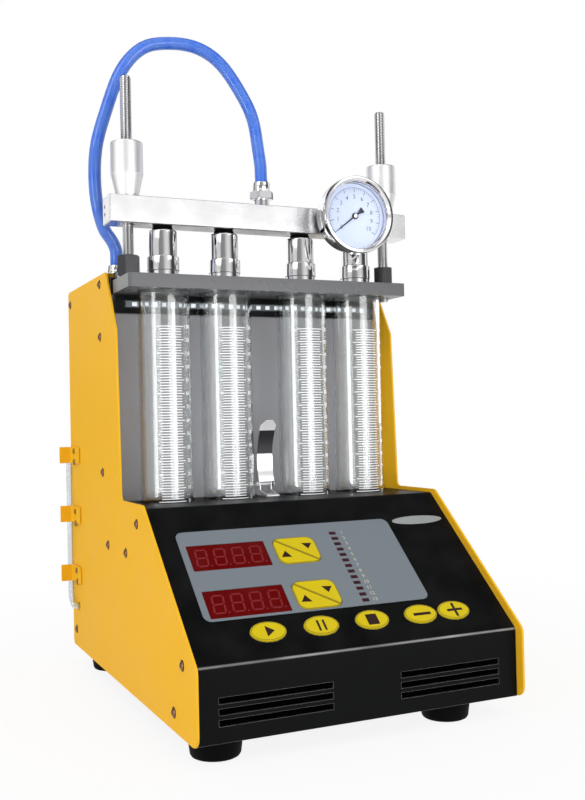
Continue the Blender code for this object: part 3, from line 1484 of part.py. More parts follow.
def build_tank(shop):
    """Fluid tank on the base plate, which the level tube opens into."""
    tank = box(shop, "fluid_tank", (TANK_WIDTH, TANK_DEPTH, TANK_HEIGHT), "tank")
    x = TANK_SIDE_GAP - INNER_X + TANK_WIDTH / 2
    y = REAR_PANEL_Y - 2 * SHEET - FIT - TANK_BACK_GAP - TANK_DEPTH / 2
    z = BOTTOM_Z + SHEET + FIT + TANK_HEIGHT / 2
    tank.location = (x, y, z)
    rounded(tank, TANK_EDGE)


def build_power_inlet(shop):
    """Inlet module through the rear cover, with its socket and the well of the switch."""
    place = (INLET_X, REAR_PANEL_Y + FIT, BOTTOM_Z + INLET_RISE)
    rear = shop.new_empty("rear", place, REARWARD, shop.machine)
    flange = rectangle(INLET_WIDTH, INLET_HEIGHT, INLET_RADIUS)
    module = prism(shop, "power_inlet", [flange], INLET_FLANGE, "plastic", parent=rear)
    module.location = (0, 0, INLET_FLANGE / 2)
    inset = 2 * INLET_BODY_MARGIN
    body = rectangle(INLET_WIDTH - inset, INLET_HEIGHT - inset, INLET_RADIUS)
    length = INLET_BODY_DEPTH + INLET_FLANGE / 2
    core = prism(shop, "body", [body], length, None, parent=rear)
    core.location = (0, 0, INLET_FLANGE / 2 - length / 2)
    combined(shop, module, [core], "UNION")
    half_width = SOCKET_WIDTH / 2
    half_height = SOCKET_HEIGHT / 2
    socket_outline = rounded_outline(
        [
            (-half_width, -half_height, 0),
            (half_width, -half_height, 0),
            (half_width, half_height - SOCKET_CHAMFER, 0),
            (half_width - SOCKET_CHAMFER, half_height, 0),
            (SOCKET_CHAMFER - half_width, half_height, 0),
            (-half_width, half_height - SOCKET_CHAMFER, 0),
        ]
    )
    depth = SOCKET_DEPTH + CUT_OVERRUN
    socket = prism(shop, "socket", [socket_outline], depth, None, parent=rear)
    socket.location = (0, -SOCKET_OFFSET, INLET_FLANGE - SOCKET_DEPTH + depth / 2)
    depth = ROCKER_WELL + CUT_OVERRUN
    size = (ROCKER_WIDTH + 2 * ROCKER_GAP, ROCKER_HEIGHT + 2 * ROCKER_GAP, depth)
    well = box(shop, "well", size, None, parent=rear)
    well.location = (0, ROCKER_OFFSET, INLET_FLANGE - ROCKER_WELL + depth / 2)
    combined(shop, module, [socket, well], "DIFFERENCE")
    build_rocker(shop, rear)


def build_rocker(shop, rear):
    """Rocker with a shallow dip, tilted to its off side, about a pivot under its middle."""
    half = ROCKER_HEIGHT / 2
    stand = ROCKER_DEPTH / 2
    outline = [
        Vector((-half, -stand / 2)),
        Vector((0.0, -stand)),
        Vector((half, -stand / 2)),
        Vector((half, stand)),
        Vector((0.0, stand - ROCKER_DIP)),
        Vector((-half, stand)),
    ]
    place = (0, ROCKER_OFFSET, INLET_FLANGE + ROCKER_STAND - stand)
    pivot = shop.new_empty("rocker_pivot", place, (-ROCKER_TILT, 0, 0), rear)
    rocker = prism(
        shop, "power_switch", [outline], ROCKER_WIDTH, "plastic", parent=pivot, rotation=ACROSS
    )
    rounded(rocker, ROCKER_ROUND, 1)


def build():
    """Make every piece."""
    clear_scene()
    shop = Shop()
    slope = shop.new_empty("slope", (0, COVER_Y, LOW_BEND_Z), (SLOPE_ANGLE, 0, 0), shop.machine)
    build_side_panels(shop)
    build_base_plate(shop)
    build_feet(shop)
    build_control_cover(shop, slope)
    build_label(shop, slope)
    build_arrow_keys(shop, slope)
    build_oval_keys(shop, slope)
    build_control_board(shop, slope)
    build_tube_base(shop)
    build_bay_back_panel(shop)
    build_rear_cover(shop)
    build_light_bar(shop)
    build_top_plate(shop)
    build_tubes(shop)
    build_rods(shop)
    build_clamp_nuts(shop)
    build_adapters(shop)
    build_rail(shop)
    build_gauge(shop)
    build_hose_fittings(shop)
    build_hose(shop)
    build_latch(shop)
    build_level_tube(shop)
    build_clips(shop)
    build_tank(shop)
    build_power_inlet(shop)


build()
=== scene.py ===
"""Dresses the bench cleaner and tester for injectors: view, light, finishes and fine pieces.

Metres, +Z up, and the front faces -Y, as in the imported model.
"""

import logging
import math
from collections.abc import Iterable, Sequence
from dataclasses import dataclass, replace
from enum import Enum
from itertools import pairwise

import bpy
from mathutils import Matrix, Vector


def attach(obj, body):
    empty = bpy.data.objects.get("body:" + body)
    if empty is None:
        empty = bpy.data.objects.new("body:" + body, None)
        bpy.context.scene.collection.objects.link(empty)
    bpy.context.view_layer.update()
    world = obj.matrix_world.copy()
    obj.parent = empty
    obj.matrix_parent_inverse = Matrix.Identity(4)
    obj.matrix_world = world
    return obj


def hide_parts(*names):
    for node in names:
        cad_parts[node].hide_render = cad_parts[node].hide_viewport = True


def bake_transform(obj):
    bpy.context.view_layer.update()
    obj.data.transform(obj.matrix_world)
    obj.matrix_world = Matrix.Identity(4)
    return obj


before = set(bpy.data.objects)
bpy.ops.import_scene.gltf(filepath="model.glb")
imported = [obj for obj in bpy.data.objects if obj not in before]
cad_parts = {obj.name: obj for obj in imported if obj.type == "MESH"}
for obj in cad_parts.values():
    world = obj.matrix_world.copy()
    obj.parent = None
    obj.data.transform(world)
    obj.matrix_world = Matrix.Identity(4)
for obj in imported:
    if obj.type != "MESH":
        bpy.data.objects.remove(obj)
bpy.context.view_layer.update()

log = logging.getLogger("tester")

Point = tuple[float, float, float]
Flat = tuple[float, float]
Colour = tuple[float, float, float]
Thing = bpy.types.Object
Node = bpy.types.Node
Socket = bpy.types.NodeSocket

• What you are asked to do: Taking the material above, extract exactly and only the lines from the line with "build_rear_cover(shop)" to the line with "bpy.data.objects.remove(obj)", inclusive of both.

• Task result:
    build_rear_cover(shop)
    build_light_bar(shop)
    build_top_plate(shop)
    build_tubes(shop)
    build_rods(shop)
    build_clamp_nuts(shop)
    build_adapters(shop)
    build_rail(shop)
    build_gauge(shop)
    build_hose_fittings(shop)
    build_hose(shop)
    build_latch(shop)
    build_level_tube(shop)
    build_clips(shop)
    build_tank(shop)
    build_power_inlet(shop)


build()
=== scene.py ===
"""Dresses the bench cleaner and tester for injectors: view, light, finishes and fine pieces.

Metres, +Z up, and the front faces -Y, as in the imported model.
"""

import logging
import math
from collections.abc import Iterable, Sequence
from dataclasses import dataclass, replace
from enum import Enum
from itertools import pairwise

import bpy
from mathutils import Matrix, Vector


def attach(obj, body):
    empty = bpy.data.objects.get("body:" + body)
    if empty is None:
        empty = bpy.data.objects.new("body:" + body, None)
        bpy.context.scene.collection.objects.link(empty)
    bpy.context.view_layer.update()
    world = obj.matrix_world.copy()
    obj.parent = empty
    obj.matrix_parent_inverse = Matrix.Identity(4)
    obj.matrix_world = world
    return obj


def hide_parts(*names):
    for node in names:
        cad_parts[node].hide_render = cad_parts[node].hide_viewport = True


def bake_transform(obj):
    bpy.context.view_layer.update()
    obj.data.transform(obj.matrix_world)
    obj.matrix_world = Matrix.Identity(4)
    return obj


before = set(bpy.data.objects)
bpy.ops.import_scene.gltf(filepath="model.glb")
imported = [obj for obj in bpy.data.objects if obj not in before]
cad_parts = {obj.name: obj for obj in imported if obj.type == "MESH"}
for obj in cad_parts.values():
    world = obj.matrix_world.copy()
    obj.parent = None
    obj.data.transform(world)
    obj.matrix_world = Matrix.Identity(4)
for obj in imported:
    if obj.type != "MESH":
        bpy.data.objects.remove(obj)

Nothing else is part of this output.